- _DIRECTIONS FOR THIS TASK_:
Quote the lines that run from the line containing "make_upper(home, suede)" down to the line containing "cad_parts[node].hide_render = cad_parts[node].hide_viewport". Include both of those lines, reproduce each exactly, and omit everything else.

- _COLLECTED MATERIAL_:

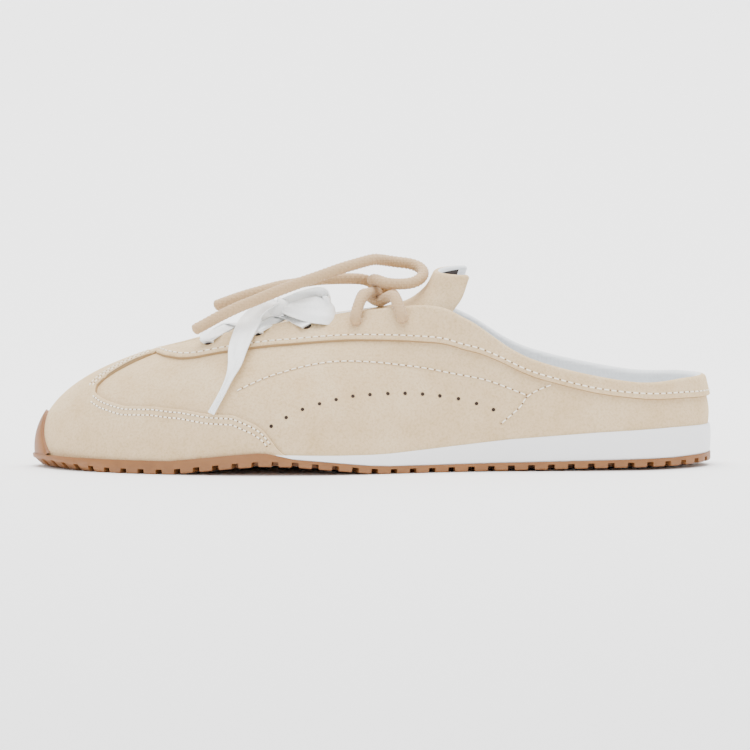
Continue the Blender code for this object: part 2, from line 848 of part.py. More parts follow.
def as_mesh(made, home):
    """Makes a curve object a closed mesh of the same name."""
    name = made.name
    graph = bpy.context.evaluated_depsgraph_get()
    mesh = bpy.data.meshes.new_from_object(made.evaluated_get(graph))
    mesh.name = name
    tool = bmesh.new()
    tool.from_mesh(mesh)
    bmesh.ops.remove_doubles(tool, verts=tool.verts, dist=0.00001)
    tool.to_mesh(mesh)
    tool.free()
    place = made.matrix_world.copy()
    bpy.data.objects.remove(made)
    solid = bpy.data.objects.new(name, mesh)
    solid.matrix_world = place
    home.objects.link(solid)
    return solid


def strap(name, points, widths, thickness, face_up, home, look):
    """A flat ribbon along points, its face turned to the given directions."""
    verts = []
    count = len(points)
    for k, point in enumerate(points):
        ahead = points[min(k + 1, count - 1)] - points[max(k - 1, 0)]
        side = ahead.cross(face_up[k]).normalized()
        top = side.cross(ahead).normalized()
        half = side * widths[k] / 2
        rise = top * thickness / 2
        verts += [point - half - rise, point + half - rise, point + half + rise, point - half + rise]
    faces = [(0, 1, 2, 3)]
    for k in range(count - 1):
        a = 4 * k
        for m in range(4):
            n = (m + 1) % 4
            faces.append((a + m, a + 4 + m, a + 4 + n, a + n))
    end = 4 * (count - 1)
    faces.append((end + 3, end + 2, end + 1, end))
    made = mesh_object(name, verts, faces, home, look)
    return made


def crossing(start, end, rise, lead):
    """A path from one eyelet over the throat to another, arched by rise."""
    middle = (start + end) / 2 + Vector((0, 0, rise))
    first = start + (middle - start) * lead + Vector((0, 0, rise * 0.6))
    last = end + (middle - end) * lead + Vector((0, 0, rise * 0.6))
    return smooth_path([start, first, middle, last, end], 10)


def facing(start, end, steps):
    """Directions that turn from one end's by straight up to the other end's."""
    up = Vector((0, 0, 1))
    turned = []
    for k in range(steps):
        share = k / (steps - 1)
        if share < 0.5:
            turned.append(start.lerp(up, 2 * share).normalized())
        else:
            turned.append(up.lerp(end, 2 * share - 1).normalized())
    return turned


def make_ribbon_lacing(home, cutters, look):
    """Flat crossings between the three lower pairs of eyelets, joined where they cross."""
    spots = [(eyelet(k, True, RIBBON_LIFT), eyelet(k, False, RIBBON_LIFT)) for k in range(3)]
    runs = [(spots[0][0], spots[0][1])]
    for k in range(2):
        runs.append((spots[k][0], spots[k + 1][1]))
        runs.append((spots[k][1], spots[k + 1][0]))
    made = None
    for k, (start, end) in enumerate(runs):
        path = crossing(start[0], end[0], RIBBON_RISE, 0.45)
        up = facing(start[1], end[1], len(path))
        widths = [RIBBON_WIDTH] * len(path)
        step = Vector((0, 0, RIBBON_STEP * k))
        path = [p + step for p in path]
        if made is None:
            made = strap("ribbon_lacing", path, widths, RIBBON_THICK, up, home, look)
            continue
        other = strap("ribbon_run_%d" % k, path, widths, RIBBON_THICK, up, cutters, None)
        hide_cutter(other)
        boolean(made, other, "UNION")
    return made


def make_cord_lacing(home, cutters, look):
    """Two crossings of round cord between the two upper pairs of eyelets."""
    lift = CORD_LIFT
    a = (eyelet(3, True, lift)[0], eyelet(3, False, lift)[0])
    b = (eyelet(4, True, lift)[0], eyelet(4, False, lift)[0])
    meet = (a[0] + a[1] + b[0] + b[1]) / 4
    meet.z = INSTEP_HEIGHT + CORD_MEET
    made = None
    for k, (start, end) in enumerate(((a[0], b[1]), (b[0], a[1]))):
        path = smooth_path([start, shoulder(start, meet), meet, shoulder(end, meet), end], 12)
        other = tube("cord_run_%d" % k, path, CORD, cutters if k else home, look)
        other = as_mesh(other, cutters if k else home)
        if made is None:
            made = other
            made.name = "cord_lacing"
        else:
            hide_cutter(other)
            boolean(made, other, "UNION")
    return made


def shoulder(eye, meet):
    """Where a leg of cord, up from its eyelet, bends over towards the middle."""
    point = eye.lerp(meet, CORD_SHOULDER)
    point.z = meet.z - CORD_DIP
    return point


def make_cord_loop(home, look):
    """The ring of cord that lies on the crossings, its outer side a little lower."""
    tilt = math.radians(LOOP_TILT)
    points = []
    steps = 20
    for k in range(steps):
        turn = 2 * math.pi * k / steps
        across = LOOP_RADIUS * math.sin(turn)
        points.append(lace_point(LOOP_PLACE) + Vector((
            LOOP_RADIUS * math.cos(turn), across * math.cos(tilt), across * math.sin(tilt))))
    return tube("cord_loop", points, CORD, home, look, closed=True)


def make_cord_end(name, route, home, look):
    points = [lace_point(row) for row in route]
    return tube(name, smooth_path(points, 14), CORD_END, home, look)


def on_skin(along, height, outer_side, lift):
    """A point over the upper at a distance along and a height, and the way it faces."""
    start, end = (2.0, 6.0) if outer_side else (ROWS - 2.0, ROWS - 6.0)
    best, near = None, SHOE_LENGTH
    for k in range(81):
        place = start + (end - start) * k / 80
        level = level_at_height(place, lambda here: height)
        miss = abs(skin(place, level).x - along)
        if miss < near:
            best, near = (place, level), miss
    out = skin_normal(*best)
    return skin(*best) + out * (GAP + OVERLAY + lift), out


def make_tail(name, rows, outer_side, home, look):
    """A ribbon tail from the pinch over the throat's edge and down the side."""
    side = -1.0 if outer_side else 1.0
    table = []
    for along, down, rise, width in TAIL_START:
        point = lace_point(BOW_PINCH) + lace_point((along, side * down, rise))
        table.append((*point, 0.0, 0.4 * side, 0.9, width))
    for along, height, width, lift in rows:
        point, out = on_skin(along * SHOE_LENGTH, height * INSTEP_HEIGHT, outer_side,
                             lift * TAIL_LIFT)
        table.append((*point, *out, width))
    return ribbon_from(name, table, 16, TAIL_WIDTH, home, look)


def ribbon_from(name, table, steps, width, home, look):
    """A ribbon along a table of middle points, faces and shares of the width."""
    read = smooth_rows(table, BOW_COLUMNS)
    points, faces, widths = [], [], []
    for k in range(steps + 1):
        row = read((len(table) - 1) * k / steps)
        points.append(Vector((row["x"], row["y"], row["z"])))
        faces.append(Vector((row["face_x"], row["face_y"], row["face_z"])).normalized())
        widths.append(row["width"] * width)
    return strap(name, points, widths, RIBBON_THICK, faces, home, look)


def make_ribbon_bow(home, cutters, look):
    """Two loops, the inner one a smaller mirror image, joined by a pinched knot."""
    pinch = lace_point(BOW_PINCH)
    knot = bmesh.new()
    size = Matrix.Diagonal((*BOW_KNOT, 1.0))
    bmesh.ops.create_uvsphere(knot, u_segments=10, v_segments=6, radius=1.0,
                              matrix=Matrix.Translation(pinch) @ size)
    mesh = bpy.data.meshes.new("ribbon_bow")
    knot.to_mesh(mesh)
    knot.free()
    made = bpy.data.objects.new("ribbon_bow", mesh)
    home.objects.link(made)
    mesh.materials.append(look)
    for k, (side, size, drop) in enumerate(((1.0, 1.0, 0.0), (-1.0, INNER_LOOP, INNER_DROP))):
        table = []
        for x, y, z, face_x, face_y, face_z, width in BOW_LOOP:
            point = pinch + lace_point((size * x, side * size * y, z)) - Vector((0, 0, drop))
            table.append((*point, face_x, side * face_y, face_z, size * width))
        loop = ribbon_from("bow_loop_%d" % k, table, 13, BOW_WIDTH, cutters, None)
        if side < 0:
            loop.data.flip_normals()
        hide_cutter(loop)
        boolean(made, loop, "UNION")
    return made


def build():
    clear_scene()
    home = collection("sneaker_mule")
    cutters = collection("cutters")
    suede = material("suede", (0.76, 0.68, 0.56), 0.9)
    suede_overlay = material("suede_overlay", (0.80, 0.72, 0.60), 0.9)
    gum = material("gum_rubber", (0.58, 0.36, 0.20), 0.55)
    foam = material("foam", (0.87, 0.88, 0.89), 0.6)
    sock = material("sock", (0.85, 0.86, 0.87), 0.8)
    satin = material("satin", (0.90, 0.92, 0.92), 0.4)
    braid = material("braid", (0.74, 0.63, 0.50), 0.8)

    make_upper(home, suede)
    make_toe_overlay(home, suede_overlay)
    make_collar_band(home, suede_overlay)
    outsole = make_outsole_body(home, gum)
    boolean(outsole, make_toe_guard(cutters), "UNION")
    boolean(outsole, make_groove_cutter(cutters), "DIFFERENCE")
    make_midsole(home, foam)
    make_insole(home, sock)
    make_tongue(home, suede)
    make_ribbon_lacing(home, cutters, satin)
    make_ribbon_bow(home, cutters, satin)
    make_tail("ribbon_tail_outer", TAIL_OUTER, True, home, satin)
    make_tail("ribbon_tail_inner", TAIL_INNER, False, home, satin)
    make_cord_lacing(home, cutters, braid)
    make_cord_loop(home, braid)
    make_cord_end("cord_end_long", CORD_END_LONG, home, braid)
    make_cord_end("cord_end_short", CORD_END_SHORT, home, braid)


build()
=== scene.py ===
"""Looks of a left sneaker mule: suede upper, white foam wedge, gum sole, cord and ribbon."""

import math

import bpy
import numpy as np
from mathutils import Matrix, Vector


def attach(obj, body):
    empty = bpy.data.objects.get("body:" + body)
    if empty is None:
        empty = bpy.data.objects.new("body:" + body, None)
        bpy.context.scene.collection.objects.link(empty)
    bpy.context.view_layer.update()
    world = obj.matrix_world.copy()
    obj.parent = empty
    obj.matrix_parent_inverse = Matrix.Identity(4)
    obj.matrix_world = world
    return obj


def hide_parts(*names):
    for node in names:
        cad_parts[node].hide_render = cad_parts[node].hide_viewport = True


bl_info = {
    "name": "Sneaker mule looks",
    "version": (1, 0, 0),
    "blender": (4, 5, 0),
    "location": "3D View > Sidebar > Mule",
    "description": "Builds the finished surfaces of a left sneaker mule over its packed frame",
    "category": "Object",
}

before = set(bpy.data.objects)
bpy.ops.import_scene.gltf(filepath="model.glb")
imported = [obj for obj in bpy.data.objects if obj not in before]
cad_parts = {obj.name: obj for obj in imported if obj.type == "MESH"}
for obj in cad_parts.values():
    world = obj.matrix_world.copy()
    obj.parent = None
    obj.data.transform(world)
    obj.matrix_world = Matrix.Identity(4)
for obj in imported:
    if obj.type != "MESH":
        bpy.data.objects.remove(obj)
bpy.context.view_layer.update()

MM = 0.001

# The camera: metres from the shoe, the height that it looks at, degrees, and its lens.
CAMERA_AWAY = 1.4
CAMERA_AIM = 0.035
CAMERA_PITCH = 3.0
CAMERA_ROLL = -0.30
CAMERA_LENS = 172.2
CAMERA_SENSOR = 36.0
CAMERA_SHIFT = (0.0068, 0.0025)

# The sole's own sizes, as in the part.
ARCH_RISE = 3.4 * MM
SOLE_REAR = 3.0 * MM
SOLE_FORE = 5.2 * MM
HEEL_STACK = 16.0 * MM
FORE_INSET = 2.6 * MM
REAR_INSET = 1.0 * MM
TOE_INSET = 4.4 * MM
UPPER_SEAT = 0.55 * MM
LUG_PITCH = 7.65 * MM
GROOVE_WIDTH = 2.7 * MM
GROOVE_HEIGHT = 1.9 * MM
GROOVE_DEPTH = 7.0 * MM
INSOLE_THICK = 3.2 * MM
GUARD_HEIGHT = 15.0 * MM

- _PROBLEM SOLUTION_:
    make_upper(home, suede)
    make_toe_overlay(home, suede_overlay)
    make_collar_band(home, suede_overlay)
    outsole = make_outsole_body(home, gum)
    boolean(outsole, make_toe_guard(cutters), "UNION")
    boolean(outsole, make_groove_cutter(cutters), "DIFFERENCE")
    make_midsole(home, foam)
    make_insole(home, sock)
    make_tongue(home, suede)
    make_ribbon_lacing(home, cutters, satin)
    make_ribbon_bow(home, cutters, satin)
    make_tail("ribbon_tail_outer", TAIL_OUTER, True, home, satin)
    make_tail("ribbon_tail_inner", TAIL_INNER, False, home, satin)
    make_cord_lacing(home, cutters, braid)
    make_cord_loop(home, braid)
    make_cord_end("cord_end_long", CORD_END_LONG, home, braid)
    make_cord_end("cord_end_short", CORD_END_SHORT, home, braid)


build()
=== scene.py ===
"""Looks of a left sneaker mule: suede upper, white foam wedge, gum sole, cord and ribbon."""

import math

import bpy
import numpy as np
from mathutils import Matrix, Vector


def attach(obj, body):
    empty = bpy.data.objects.get("body:" + body)
    if empty is None:
        empty = bpy.data.objects.new("body:" + body, None)
        bpy.context.scene.collection.objects.link(empty)
    bpy.context.view_layer.update()
    world = obj.matrix_world.copy()
    obj.parent = empty
    obj.matrix_parent_inverse = Matrix.Identity(4)
    obj.matrix_world = world
    return obj


def hide_parts(*names):
    for node in names:
        cad_parts[node].hide_render = cad_parts[node].hide_viewport = True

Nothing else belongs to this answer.